Earlier, I criticised the prime minister for his attack on the very notion of a public independent inquiry. He was saying inquiries “circumvent the courts”, which they don’t. I reminded the prime minister that the processes of an inquiry have been provided for in our law since 1977 and this is not some innovation designed for Daphne Caruana Galizia after she was killed in 2017.
I also referred to some important examples of independent inquiries in other countries – the Truth and Reconciliation Commission in South Africa, the Chilcot Inquiry in the UK, and several others – all held in public. I could have added that Robert Abela’s complaint that the Daphne Caruana Galizia inquiry has taken too long (it hasn’t been a year yet) is really silly when one considers that the Chilcot inquiry into lessons from the Iraq war opened in 2009 and closed in 2016. Then there’s the notorious Mahon Inquiry in Ireland that investigated bribes paid to politicians. That inquiry opened in 1997 and filed its last report in 2013.
Then I said that what perhaps was irritating Robert Abela was the fact that the Daphne Caruana Galizia inquiry was being held in public. That the press could be present during most of the hearings of evidence and that there was much interest into the blow by blow accounts coming out of the inquiry hearings.
The factual error in my commentary was that this was the first inquiry in Malta held in public. Wrong, actually.
It’s no excuse that I was still in my teens but Judge Victor Caruana Colombo sat on the inquiry into corruption surrounding bus ticketing machines in 1995. That inquiry was held in public. It was investigating allegations of bribery on a contract for new bus tickets after then leader of opposition Alfred Sant published documents that suggested kickbacks were promised on a contract to install new bus ticketing machines. Alfred Sant had alleged at the time that kickbacks were meant for then transport minister Michael Frendo.

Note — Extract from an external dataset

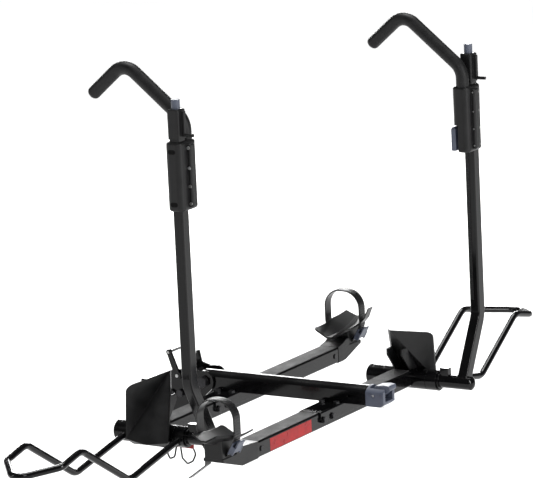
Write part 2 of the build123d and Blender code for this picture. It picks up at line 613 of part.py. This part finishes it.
def grip_solid(inset):
    """Rounded body of the slider housing, inset evenly for the cavity."""
    body = box_between((ARM_X + GRIP_BACK + inset, GRIP_IN + inset, GRIP_BOTTOM + inset),
                       (ARM_X + GRIP_FRONT - inset, GRIP_OUT - inset, GRIP_TOP - inset))
    body = fillet(body.edges().filter_by(Axis.Z), 14.0 - inset)
    by_height = body.faces().sort_by(Axis.Z)
    return fillet(by_height[0].edges() + by_height[-1].edges(), 7.0 - inset)


def grip_shells(side):
    """The two halves of the housing, split on a plane along the arm, with a screw flange."""
    cavity = grip_solid(GRIP_WALL)
    flange = box_between((ARM_X + 8, STEM_OUT + 4, GRIP_BOTTOM + 7),
                         (ARM_X + EAR_X + EAR_R, STEM_OUT + 26, GRIP_TOP - 7))
    flange = fillet(flange.edges().filter_by(Axis.Z), EAR_R - 0.5)
    flange = fillet(flange.faces().sort_by(Axis.X)[-1].edges().filter_by(Axis.Y), 4.0)
    body = grip_solid(0) + flange - cavity
    for z in GRIP_SCREWS_UP:
        body -= rod((ARM_X + EAR_X, STEM_OUT + 3, z), (ARM_X + EAR_X, STEM_OUT + 27, z), SCREW_R + FIT)
    body -= arm_hole(500, 800, CLEAR)
    body -= teeth_hole()
    body -= rod((ARM_X, STEM_OUT, GRIP_TOP - 10), (ARM_X, STEM_OUT, 800), HOOK_PAD_R + FIT)
    body -= box_between((ARM_X + GRIP_BACK - 4, GRIP_IN - 1, GRIP_BOTTOM - 5),
                        (ARM_X + GRIP_BACK + TRIGGER_W + 3, GRIP_IN + 28, GRIP_BOTTOM + 66))
    split = STEM_OUT + 15.0
    inboard = body & box_between((0, -20, 0), (400, split - FIT, 900))
    outboard = body & box_between((0, split + FIT, 0), (400, 200, 900))
    pin_x, pin_z = ARM_X + TRIGGER_PIN[0], TRIGGER_PIN[1]
    inboard += rod((pin_x, GRIP_IN + 1.5, pin_z), (pin_x, split - FIT, pin_z), 2.0)
    return place(inboard, side), place(outboard, side)


def grip_screws(side):
    """Screws through the housing's flange."""
    group = []
    x = ARM_X + EAR_X
    for z in GRIP_SCREWS_UP:
        shank = rod((x, STEM_OUT + 3.6, z), (x, STEM_OUT + 26.4, z), SCREW_R)
        head = rod((x, STEM_OUT + 26 + FIT, z), (x, STEM_OUT + 28, z), SCREW_HEAD_R)
        group.append(place(shank + head, side))
    return group


def slider_carriage(side):
    """Steel carriage inside the housing that joins the hook's stem to the arm's slide faces."""
    block = grip_solid(GRIP_WALL + FIT) & box_between((0, 0, 622), (400, 200, 668))
    block -= arm_hole(500, 800, CLEAR)
    block -= teeth_hole()
    block -= rod((ARM_X, STEM_OUT, 600), (ARM_X, STEM_OUT, 800), HOOK_CORE_R + 0.02)
    return place(block, side)


def hook_points(foot_up, tip_run):
    """Centreline of the hook from inside the housing over the apex to beyond its tip."""
    slope = atan2(HOOK_TIP[1] - HOOK_APEX_UP, HOOK_TIP[0])
    tip = (HOOK_TIP[0] + tip_run * cos(slope), STEM_OUT, HOOK_TIP[1] + tip_run * sin(slope))
    return [(ARM_X, STEM_OUT, foot_up), (ARM_X, STEM_OUT, HOOK_ELBOW_UP), (0.0, STEM_OUT, HOOK_APEX_UP), tip]


def hook_core(side):
    """Steel tube of the hook."""
    core = bent_bar(hook_points(624.0, 0.0), HOOK_RADII, HOOK_CORE_R, HOOK_CORE_R - HOOK_CORE_WALL)
    return place(core, side)


def hook_pad(side):
    """Soft sleeve over the hook, closed and rounded at the tip."""
    ends = hook_points(GRIP_TOP - 8, 12.0)
    pad = bent_bar(ends, HOOK_RADII, HOOK_PAD_R)
    pad = fillet(pad.faces().sort_by_distance(ends[-1])[0].edges(), 11.0)
    return place(pad - bent_bar(hook_points(GRIP_TOP - 20, 0.1), HOOK_RADII, HOOK_CORE_R + 0.02), side)


def grip_trigger(side):
    """Squeeze trigger in the lower corner of the housing, on a pin across its top."""
    x0, pin_x, pin_z = ARM_X + GRIP_BACK - 4.0, ARM_X + TRIGGER_PIN[0], TRIGGER_PIN[1]
    y0, y1 = GRIP_IN + 0.8, GRIP_IN + 27.5
    body = box_between((x0, y0, GRIP_BOTTOM + 4), (x0 + TRIGGER_W, y1, pin_z))
    body = fillet(body.edges().filter_by(Axis.Y), 2.5)
    body += rod((pin_x, y0, pin_z), (pin_x, y1, pin_z), 4.0)
    return place(body - rod((pin_x, 0, pin_z), (pin_x, 90, pin_z), 2.0 + FIT), side)


# ------------------------------------------------------------------ rear cradle

def wheel_cradle(side):
    """Dished V-shaped trough that the rear tyre sits in, on a block with a tunnel for the strap."""
    axis_y, axis_z = -CRADLE_LOW_OUT, CRADLE_LOW_UP + CRADLE_R
    outward = degrees(asin((CRADLE_REACH - CRADLE_LOW_OUT) / CRADLE_R))
    inward = degrees(asin((CRADLE_REACH + CRADLE_LOW_OUT) / CRADLE_R)) + 1
    half, flat, rise = CRADLE_HALF_IN, 7.0, CRADLE_RISE
    inside = [(-half, CRADLE_R - rise), (-flat, CRADLE_R), (flat, CRADLE_R), (half, CRADLE_R - rise)]
    outside = [(x, r + CRADLE_T) for x, r in reversed(inside)]
    turn = radians(inward)
    start = Plane(origin=(0, axis_y, axis_z), x_dir=(1, 0, 0), z_dir=(0, cos(turn), sin(turn)))
    axis = Axis((0, axis_y, axis_z), (-1, 0, 0))
    trough = revolve(start * make_face(Polyline(*(inside + outside), close=True)), axis, inward + outward)
    inner_y, outer_y = CRADLE_REACH, -CRADLE_REACH
    plan = Polyline((half, inner_y), (half, -20), (CRADLE_HALF_OUT, outer_y), (-CRADLE_HALF_OUT, outer_y),
                    (-half, -20), (-half, inner_y), close=True)
    column = extrude(make_face(plan), amount=200)
    column = fillet(column.edges().filter_by(Axis.Z), 9.0)
    trough = trough & column
    block = box_between((-BLOCK_HALF_X, -BLOCK_OUT, BLOCK_UP), (BLOCK_HALF_X, -BLOCK_IN, 100))
    block = fillet(block.edges().filter_by(Axis.Z), 5.0)
    above = [(-half, CRADLE_R - 60), (half, CRADLE_R - 60), (half, CRADLE_R - rise + 1),
             (flat, CRADLE_R + 1), (-flat, CRADLE_R + 1), (-half, CRADLE_R - rise + 1)]
    block -= revolve(start * make_face(Polyline(*above, close=True)), axis, inward + outward)
    body = trough + block
    tunnel_y = STRAP_W / 2 + 0.3
    body -= box_between((-60, -STRAP_AT - tunnel_y, STRAP_LOW - 0.3),
                        (60, -STRAP_AT + tunnel_y, STRAP_LOW + STRAP_T + 3))
    return place_rear(body, side)


def strap_outline(inset):
    """The strap's loop seen along the tray, inset evenly for its inside."""
    low, top = STRAP_LOW + inset, STRAP_TOP - inset
    wide, narrow = STRAP_HALF - inset, STRAP_HALF_LOW - inset * 0.6
    corners = [(-narrow, low), (narrow, low), (wide, STRAP_SHOULDER), (wide, top), (-wide, top),
               (-wide, STRAP_SHOULDER)]
    radii = (9.0, 9.0, 36.0, 44.0, 44.0, 36.0)
    plate = side_plate(corners, STRAP_W / 2 + (1.0 if inset else 0.0))
    for (x, z), radius in zip(corners, radii):
        edge = plate.edges().filter_by(Axis.Y).sort_by_distance((x, 0, z))[0]
        plate = fillet(edge, radius - inset)
    return plate


def cradle_strap(side):
    """Ladder strap: a loop round the tyre, through the tunnel in the cradle's block, and its tail."""
    loop = strap_outline(0.0) - strap_outline(STRAP_T)
    if side == "outer":
        line = [(-32, 34), (-33, -3), (-82, -39)]
    else:
        line = [(48.7, 71), (62, 86), (73.5, 112)]
    points = [(x, 0, z) for x, z in line]
    path = FilletPolyline(*points, radius=6.0)
    start = Plane(origin=path @ 0, x_dir=(0, 1, 0), z_dir=path % 0)
    tail = sweep(start * RectangleRounded(STRAP_W - 4, STRAP_T, 0.8), path=path)
    return place_rear(at(0, -STRAP_AT, 0, loop + tail), side)


def buckle_plane():
    """Plane on the strap's slanting lower run: X along the tray, Y up the strap, Z away from it."""
    low, high = Vector(STRAP_HALF_LOW, 0, STRAP_LOW), Vector(STRAP_HALF, 0, STRAP_SHOULDER)
    run = (high - low).normalized()
    return Plane(origin=(low + high) * 0.5, x_dir=(0, 1, 0), z_dir=(run.Z, 0, -run.X))


def strap_buckle(side):
    """Buckle frame on the strap's lower run, with cheeks and the lever's pivot pin."""
    frame = box_between((-17, -15, FIT), (17, 15, 3.0))
    for sx in (-1, 1):
        x0, x1 = sorted((sx * 14.2, sx * 17))
        frame += box_between((x0, -12, FIT), (x1, 7, 13.0))
    frame += rod((-17, -4, 8.5), (17, -4, 8.5), BUCKLE_PIN_R)
    return place_rear(at(0, -STRAP_AT, 0, buckle_plane() * frame), side)


def buckle_lever(side):
    """Ratchet lever of the strap buckle."""
    lever = rod((-13.4, -4, 8.5), (13.4, -4, 8.5), 4.4)
    lever += box_between((-13.4, -4, 8.9), (13.4, 24, 12.4))
    lever = fillet(lever.edges().filter_by(Axis.X).sort_by(Axis.Y)[-2:], 1.5)
    lever -= rod((-20, -4, 8.5), (20, -4, 8.5), BUCKLE_PIN_R + FIT)
    return place_rear(at(0, -STRAP_AT, 0, buckle_plane() * lever), side)


SHARED = {
    "hitch_tongue": hitch_tongue, "tilt_bracket": tilt_bracket, "index_quadrant": index_quadrant,
    "pivot_bolt": pivot_bolt, "bracket_bolts": bracket_bolts, "tilt_bail": tilt_bail, "bail_rods": bail_rods,
    "spine_tube": spine_tube, "lock_pin": lock_pin, "spine_cap": spine_cap, "tilt_lever": tilt_lever,
    "lever_pin": lever_pin, "saddle_plates": saddle_plates, "spine_bolts": spine_bolts,
    "tray_strips": tray_strips, "tray_screws": tray_screws, "wire_loops": wire_loops, "red_tag": red_tag,
}
PER_TRAY = {
    "tray": tray_tube, "tray_end": tray_end, "pivot_barrel": pivot_barrel, "arm_shaft": arm_shaft,
    "wheel_hoop": wheel_hoop, "scoop": scoop, "arm": arm_tube, "arm_teeth": arm_teeth, "arm_cap": arm_cap,
    "arm_button": arm_button, "grip_screws": grip_screws, "slider_carriage": slider_carriage,
    "hook_core": hook_core, "hook_pad": hook_pad, "grip_trigger": grip_trigger,
    "wheel_cradle": wheel_cradle, "strap": cradle_strap, "strap_buckle": strap_buckle,
    "buckle_lever": buckle_lever,
}


def build():
    os.makedirs("parts", exist_ok=True)
    for name, make in SHARED.items():
        save(name, make())
    for side in ("inner", "outer"):
        for name, make in PER_TRAY.items():
            save(f"{side}_{name}", make(side))
        inboard, outboard = grip_shells(side)
        save(f"{side}_grip_inboard_shell", inboard)
        save(f"{side}_grip_outboard_shell", outboard)


build()
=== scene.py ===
"""Looks of a two-bike hitch rack: materials, small pieces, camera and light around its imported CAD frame.

Metres, in the CAD's own frame: +X away from the vehicle, +Y along the wheel trays, +Z up.
"""
import bmesh
import bpy
import json
from math import cos, pi, radians, sin, tan
from mathutils import Matrix, Vector


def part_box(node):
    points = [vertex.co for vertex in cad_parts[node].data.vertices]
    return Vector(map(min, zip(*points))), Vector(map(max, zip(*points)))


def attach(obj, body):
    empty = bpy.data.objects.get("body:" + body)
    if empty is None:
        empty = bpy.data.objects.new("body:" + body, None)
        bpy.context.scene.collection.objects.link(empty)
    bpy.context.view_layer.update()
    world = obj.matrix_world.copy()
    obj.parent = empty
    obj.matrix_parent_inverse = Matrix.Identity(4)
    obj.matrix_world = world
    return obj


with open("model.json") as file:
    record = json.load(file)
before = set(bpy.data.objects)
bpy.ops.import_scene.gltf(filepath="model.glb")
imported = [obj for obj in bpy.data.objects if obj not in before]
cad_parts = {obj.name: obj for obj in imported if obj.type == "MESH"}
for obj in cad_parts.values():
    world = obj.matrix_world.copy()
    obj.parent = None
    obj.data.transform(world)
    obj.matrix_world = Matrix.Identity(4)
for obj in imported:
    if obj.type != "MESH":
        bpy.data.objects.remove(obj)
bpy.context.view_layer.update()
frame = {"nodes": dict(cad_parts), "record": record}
nodes = frame["nodes"]
MM = 0.001
SIDES = (("inner", -1), ("outer", 1))     # each tray, and the way its front wheel end points along Y


# ------------------------------------------------------------------ materials

def link(tree, source, output, target, socket):
    tree.links.new(source.outputs[output], target.inputs[socket])


def noise(tree, coord, scale, detail=4.0, stretch=(1, 1, 1)):
    """Noise over the piece's own coordinates, which may be stretched along an axis."""
    mapping = tree.nodes.new("ShaderNodeMapping")
    mapping.inputs["Scale"].default_value = stretch
    link(tree, coord, "Object", mapping, "Vector")
    node = tree.nodes.new("ShaderNodeTexNoise")
    node.inputs["Scale"].default_value = scale
    node.inputs["Detail"].default_value = detail
    link(tree, mapping, "Vector", node, "Vector")
    return node


def ramp(tree, source, output, colours, low=0.35, high=0.65):
    """Colours spread between two levels of a texture."""
    node = tree.nodes.new("ShaderNodeValToRGB")
    stops = node.color_ramp.elements
    stops[0].position, stops[1].position = low, high
    stops[0].color, stops[1].color = (*colours[0], 1), (*colours[-1], 1)
    for i, colour in enumerate(colours[1:-1], 1):
        stop = stops.new(low + (high - low) * i / (len(colours) - 1))
        stop.color = (*colour, 1)
    link(tree, source, output, node, "Fac")
    return node


NOISE_SPAN = (0.3, 0.7)          # the levels that most of a noise texture lies between
SPECK_LEVELS = (0.56, 0.64)      # the levels over which a fleck fades in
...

The inquiry had found no wrongdoing on Michael Frendo’s part. But a 1997 review of the inquiry findings commented that “in this case it is clear that a number of irregular facts occurred, as ascertained by the Board of Inquiry, and more than one of which could amount to serious crimes; however, little has been done about them, if anything.” So what else is new?
The quote is by former attorney general Edgar Mizzi who told Prime Minister Alfred Sant that “it is my advice that these irregularities should in follow up be investigated by the police, if necessary with the assistance of the office of the Attorney General.”
Interesting. A public independent inquiry that comes up with evidence and conclusions that lead to police investigations, prosecutions and due process in the court room. Not undermining the court process at all, Prime Minister Robert Abela.
Actually, at the time Alfred Sant complained that the Caruana Colombo inquiry wasn’t public enough for his taste. The inquiry was held in an open court room and when Prime Minister Eddie Fenech Adami received the inquiry report, he immediately published it. But in a June 1996 speech in Parliament, Alfred Sant still a leader of opposition though not for long, complained that the Caruana Colombo inquiry report referred to documents that had not been published together with the inquiry.
Alfred Sant said he rang the head of the civil service at the time, Joseph R Grima, and asked for copies of the documents seen by the inquiry board. He was offered to visit Castille to see for himself the records of the inquiry but copies of the documents would not be made.
Alfred Sant, rightly as I see it, criticised that decision in Parliament saying that since this had been a public inquiry, there should be no reason why one needed special permission to see the evidence seen by the inquiry and referred to in its concluding report.
Whole point of this flashback to history? Robert Abela is talking crap. Dangerous, anti-democratic crap that undermines the rule of law. But crap nonetheless. Perhaps he should have a quiet minute with the new leader of his party’s group in the European Parliament and make some notes.